Solche Bescheidenheit spottet zwar der Ambition seiner einstigen Visionen, aber Wilson hat im Grunde recht. Die weit verbreitete Ansicht, dass „SMiLE“ das große amerikanische Album seiner Epoche hätte sein können, lässt sich auch durch sämtliche mittlerweile aufgetauchten Studioschnipsel nicht mehr belegen.
Andererseits lebt der Mythos dieses Werks gerade vom tragischen Verpassen seines Moments. Selbst Wilson, alles andere als ein Mann der politischen Gesten, sieht den eloquenten Kontrast zwischen jenem fiktiven, fantastischen Amerika, das er und Van Dyke Parks erschufen, und der damaligen Realität von Rassenunruhen und Vietnamkrieg.

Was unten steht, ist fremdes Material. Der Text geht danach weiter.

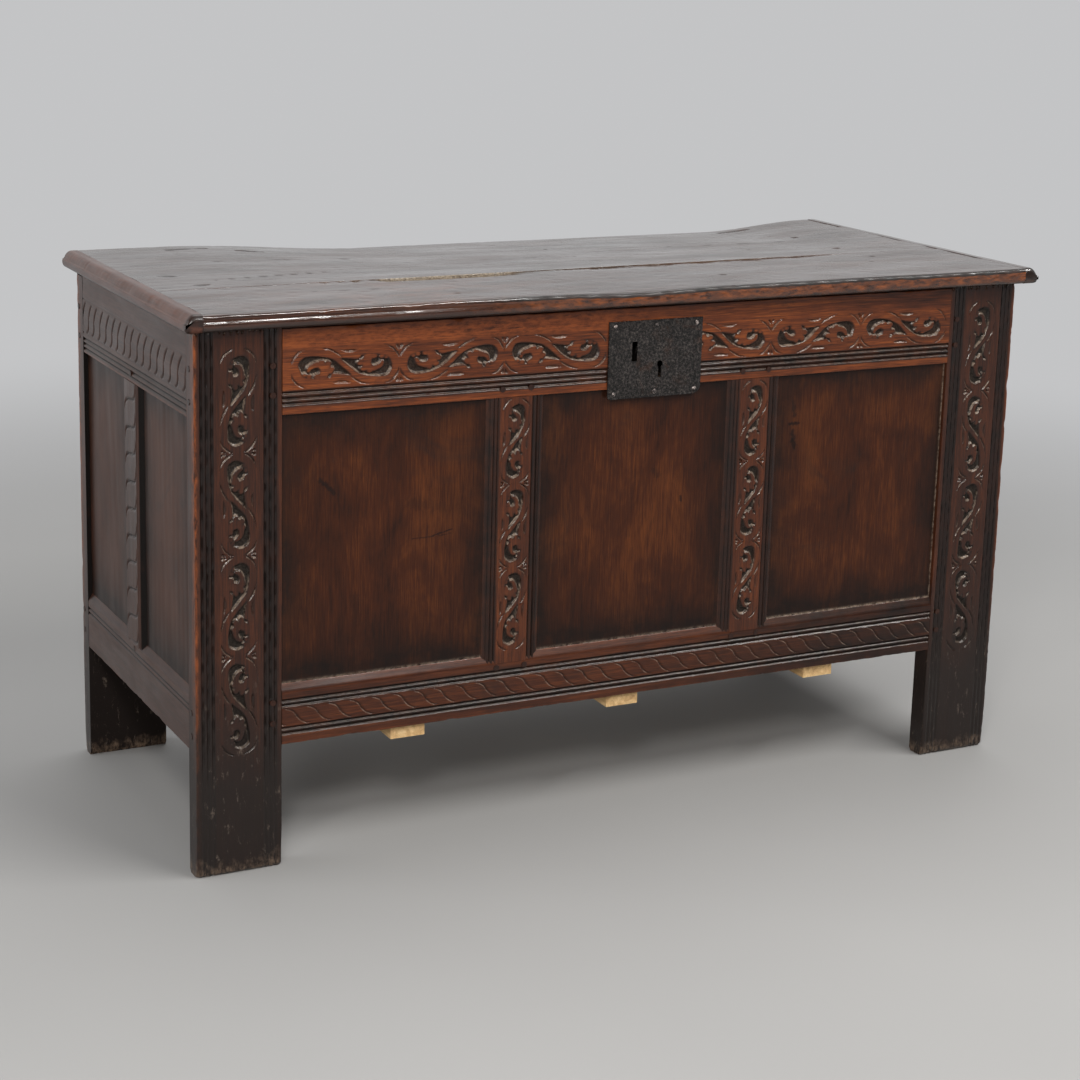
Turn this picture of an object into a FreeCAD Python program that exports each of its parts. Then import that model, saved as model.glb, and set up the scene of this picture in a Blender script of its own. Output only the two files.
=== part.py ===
import FreeCAD, Part
import os
import re
import Sketcher

# A joined oak coffer: a case of four panelled frames held by pegged mortise and
# tenon joints, a boarded floor on battens, and a two-plank lid on strap hinges.
# Frame: +X to the right, +Y to the back, +Z up, origin on the ground at the
# centre of the whole chest.  All sizes are millimetres.

SIZES = [
    # The case
    ("body_length", 1200, "outer face of one end to the outer face of the other"),
    ("body_depth", 503, "front face to back face"),
    ("stile_height", 686, "corner posts, which run down to the ground as feet"),
    ("stile_width", 110, "seen from the front"),
    ("stile_thickness", 29, "front to back"),
    ("stile_top_radius", 6, "worn outer top corner"),
    ("foot_height", 160, "ground to the underside of the bottom rails"),
    ("rail_thickness", 26, "rails and muntins"),
    ("rail_drop", 3, "top rails lie this far below the stile tops"),
    ("top_rail_height", 106, "top rails"),
    ("bottom_rail_height", 77.5, "bottom rails, over the chamfer"),
    ("rail_chamfer", 10, "height of the sloping top edge of the bottom rails"),
    ("muntin_width", 81, "front and back muntins"),
    ("end_muntin_width", 76, "muntins of the two ends"),
    ("muntin_chamfer", 9, "width of a muntin's sloping edge"),
    # Run mouldings, scratched along the faces
    ("reed_width", 3, "one scratched line"),
    ("reed_depth", 1.4, "one scratched line"),
    ("reed_pitch", 6.6, "between lines of one band"),
    ("stile_reed_margin", 8.5, "stile edge to the first line"),
    ("rail_reed_margin", 13, "lower edge of a top rail to the first line"),
    ("bottom_reed_margin", 14, "lower edge of a bottom rail to the first line"),
    ("arris_reed_margin", 11, "chamfer of a bottom rail to the first line below it"),
    ("muntin_reed_margin", 12.5, "muntin edge to its line"),
    # Panels in their grooves
    ("panel_recess", 6, "frame face to panel face"),
    ("panel_edge", 6, "thickness of the panel's tongue"),
    ("panel_swell", 4, "how much thicker the middle of a panel is, at the back"),
    ("panel_flat", 10, "panel edge to the foot of the bevel at the back"),
    ("panel_bevel", 22, "width of the bevel at the back"),
    ("panel_play", 1.5, "room for the panel to swell in its groove"),
    ("groove_depth", 8, "panel grooves"),
    ("joint_gap", 0.1, "around tenons and panel tongues"),
    # Tenons and mortises
    ("tenon_setback", 9, "frame face to tenon"),
    ("tenon_thickness", 8, "all tenons"),
    ("tenon_length", 35, "front and back rails into the stiles"),
    ("end_tenon_length", 18, "end rails into the stiles"),
    ("muntin_tenon_length", 22, "muntins into the rails"),
    ("inner_shoulder", 14, "panel side of a rail to its tenon"),
    ("outer_shoulder", 9, "outer side of a rail to its tenon"),
    ("muntin_shoulder", 10, "side of a muntin to its tenon"),
    ("mortise_play", 1, "room beyond the end of a tenon"),
    # Pegs, split and pared to eight faces
    ("peg_radius", 4, "over the corners"),
    ("peg_clearance", 0.05, "between a peg and its hole"),
    ("peg_length", 22, "all pegs"),
    ("peg_proud", 0.6, "how far a peg's head stands out"),
    ("peg_margin", 12, "shoulder of a front or back rail to its pegs"),
    ("end_peg_margin", 9, "shoulder of an end rail to its pegs"),
    ("peg_rise", 25, "lower edge of a front or back top rail to its lower peg"),
    ("peg_spacing", 36, "between the two pegs there"),
    ("bottom_peg_rise", 29, "lower edge of a front or back bottom rail to its lower peg"),
    ("bottom_peg_spacing", 27, "between the two pegs there"),
    ("end_peg_rise", 20, "lower edge of an end's rail to its lower peg"),
    ("end_peg_spacing", 40, "between the two pegs of an end's top rail"),
    ("end_bottom_peg_spacing", 30, "between the two pegs of an end's bottom rail"),
    ("muntin_peg_offset", 20, "centre line of a front muntin to its pegs"),
    ("muntin_peg_rise", 11, "shoulder of a muntin to its pegs"),
    # Floor
    ("floor_thickness", 12, "floor boards"),
    ("floor_play", 1, "around and between the floor boards"),
    ("batten_width", 47, "softwood battens under the floor"),
    ("batten_thickness", 17, "softwood battens under the floor"),
    ("batten_pitch", 312, "between battens"),
    ("batten_shift", 5, "how far the middle batten lies left of the middle"),
    ("batten_setback", 8, "front face of the case to the end of a batten"),
    ("batten_nail_inset", 10, "end of a batten to its nail"),
    # Nails, hand made with square shanks
    ("nail_shank", 3, "square shank"),
    ("nail_head", 8, "square head"),
    ("nail_head_height", 2, "all heads"),
    ("nail_point", 0.3, "top of a head, as a share of its base"),
    ("nail_clearance", 0.05, "between a shank and its hole"),
    ("floor_nail_length", 26, "floor and batten nails"),
    ("plate_nail_length", 16, "lock plate nails"),
    ("cover_nail_length", 12, "lock cover nails"),
    ("hinge_nail_length", 12, "hinge nails"),
    # Lid
    ("lid_thickness", 22, "planks and end strips"),
    ("lid_gap", 0.5, "stile tops to the underside of the lid"),
    ("lid_front_overhang", 25, "beyond the front face"),
    ("lid_back_overhang", 15, "beyond the back face"),
    ("lid_end_overhang", 18, "beyond each end face"),
    ("strip_width", 22, "moulded strip across each end of the lid"),
    ("strip_top_radius", 13, "nose of a strip, above"),
    ("strip_bottom_radius", 5, "nose of a strip, below"),
    ("front_plank_width", 179, "front plank at its left end, with its nose"),
    ("seam_slant", 23, "how much wider the front plank is at its right end"),
    ("nose_top_radius", 9, "nose of the front plank, above"),
    ("nose_bottom_radius", 7, "nose of the front plank, below"),
    ("plank_gap", 1, "open joint between the planks"),
    ("tongue_length", 8, "plank ends into the strips"),
    ("tongue_thickness", 8, "plank ends into the strips"),
    ("tongue_inset", 12, "outer edge of the lid to the tongue"),
    ("dip_depth", 15, "how much thinner the back plank is along its back edge"),
    ("dip_left_start", 140, "left end of the case to where the thinning begins"),
    ("dip_left_end", 430, "left end of the case to where it is complete"),
    ("dip_right_end", 200, "right end of the case to where it is complete"),
    ("dowel_radius", 4.5, "dowels between the planks, over the corners"),
    ("dowel_length", 60, "dowels between the planks"),
    ("dowel_pitch", 280, "between dowels"),
    # Hinges
    ("hinge_inset", 170, "end face of the case to the middle of a hinge"),
    ("hinge_plate", 2.2, "leaf and strap"),
    ("barrel_radius", 5, "knuckles"),
    ("barrel_length", 60, "all knuckles of one hinge"),
    ("knuckle_length", 18, "each outer knuckle"),
    ("knuckle_gap", 0.5, "between knuckles"),
    ("barrel_drop", 0.4, "lid to the top of the knuckles"),
    ("barrel_standoff", 0.3, "back face to the knuckles"),
    ("pin_radius", 2.5, "hinge pins"),
    ("pin_clearance", 0.05, "between a pin and its knuckles"),
    ("pin_overhang", 1.5, "how far a pin stands out of its knuckles"),
    ("leaf_height", 55, "leaf on the back rail"),
    ("leaf_nail_inset", 9, "edge of a leaf to its nails"),
    ("strap_length", 210, "strap under the lid"),
    ("strap_width", 34, "strap at the barrel"),
    ("strap_tip_width", 18, "strap at its far end"),
    ("strap_point", 12, "length of the pointed tip"),
    ("strap_neck", 8, "length of the narrow neck at the barrel"),
    ("strap_nail_start", 65, "barrel to the first strap nail"),
    ("strap_nail_pitch", 50, "between strap nails"),
    # Lock
    ("lock_offset", 21, "middle of the case to the middle of the lock plate"),
    ("plate_width", 138, "lock plate"),
    ("plate_height", 101, "lock plate"),
    ("plate_thickness", 2, "lock plate"),
    ("plate_drop", 18, "top of the front rail to the top of the plate"),
    ("plate_left_radius", 5, "lower left corner"),
    ("plate_right_radius", 12, "lower right corner"),
    ("slot_left", 34, "left edge of the plate to the slot"),
    ("slot_drop", 27, "top of the plate to the slot"),
    ("slot_width", 8, "slot for the hasp's staple"),
    ("slot_height", 26, "slot for the hasp's staple"),
    ("keyhole_left", 76, "left edge of the plate to the keyhole's middle"),
    ("keyhole_drop", 58, "top of the plate to the round of the keyhole"),
    ("keyhole_radius", 4.2, "round of the keyhole"),
    ("keyhole_slit", 5, "width of the slit"),
    ("keyhole_height", 18, "middle of the round to the foot of the slit"),
    ("plate_nail_side", 9, "side of the plate to its nails"),
    ("plate_nail_top", 7, "top and foot of the plate to its nails"),
    ("works_side", 14, "side of the plate to the mortise for the works"),
    ("works_drop", 13, "top of the plate to that mortise"),
    ("works_height", 63.5, "height of that mortise"),
    ("bolt_length", 74, "lock bolt"),
    ("bolt_height", 9, "lock bolt"),
    ("bolt_thickness", 5, "lock bolt"),
    ("bolt_setback", 4, "back of the plate to the bolt"),
    ("bolt_clear_slot", 3, "slot to the end of the drawn bolt"),
    ("bolt_clearance", 0.3, "around the bolt in its guides"),
    ("talon_width", 10, "notch that the key lifts and throws"),
    ("talon_depth", 3, "notch that the key lifts and throws"),
    ("guide_width", 8, "guides of the bolt"),
    ("guide_metal", 2.5, "guides of the bolt"),
    ("catch_guide", 24, "left edge of the plate to the middle of the first guide"),
    ("front_guide", 56, "left edge of the plate to the middle of the second guide"),
    ("rear_guide", 97, "left edge of the plate to the middle of the third guide"),
    ("spring_metal", 1.2, "leaf spring on top of the bolt"),
    ("spring_foot", 6, "foot of the spring, square"),
    ("spring_rise", 15, "bolt to the top of the spring's foot"),
    ("spring_reach", 26, "guide side of the foot to the tip of the leaf"),
    ("spring_width", 6, "front to back"),
    ("cover_thickness", 2, "iron cover over the works, inside the chest"),
    ("cover_lap", 9, "how far the cover laps over the wood"),
]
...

Die Parallele zum heutigen Wiederauftauchen von „SMiLE“ vor dem Hintergrund von Wirtschaftskrise und Dauerkriegszustand ist ihm nicht entgangen. „Es gibt einen Weg, Frieden zu machen“, sagt er zum Abschluss unseres Interviews, „and I have made peace with my music“. Das kann in diesem Kontext zweierlei heißen: „Ich habe mit meiner Musik Frieden geschaffen.“ Oder: „Ich habe mit meiner Musik Frieden geschlossen.“ Vermutlich stimmt beides.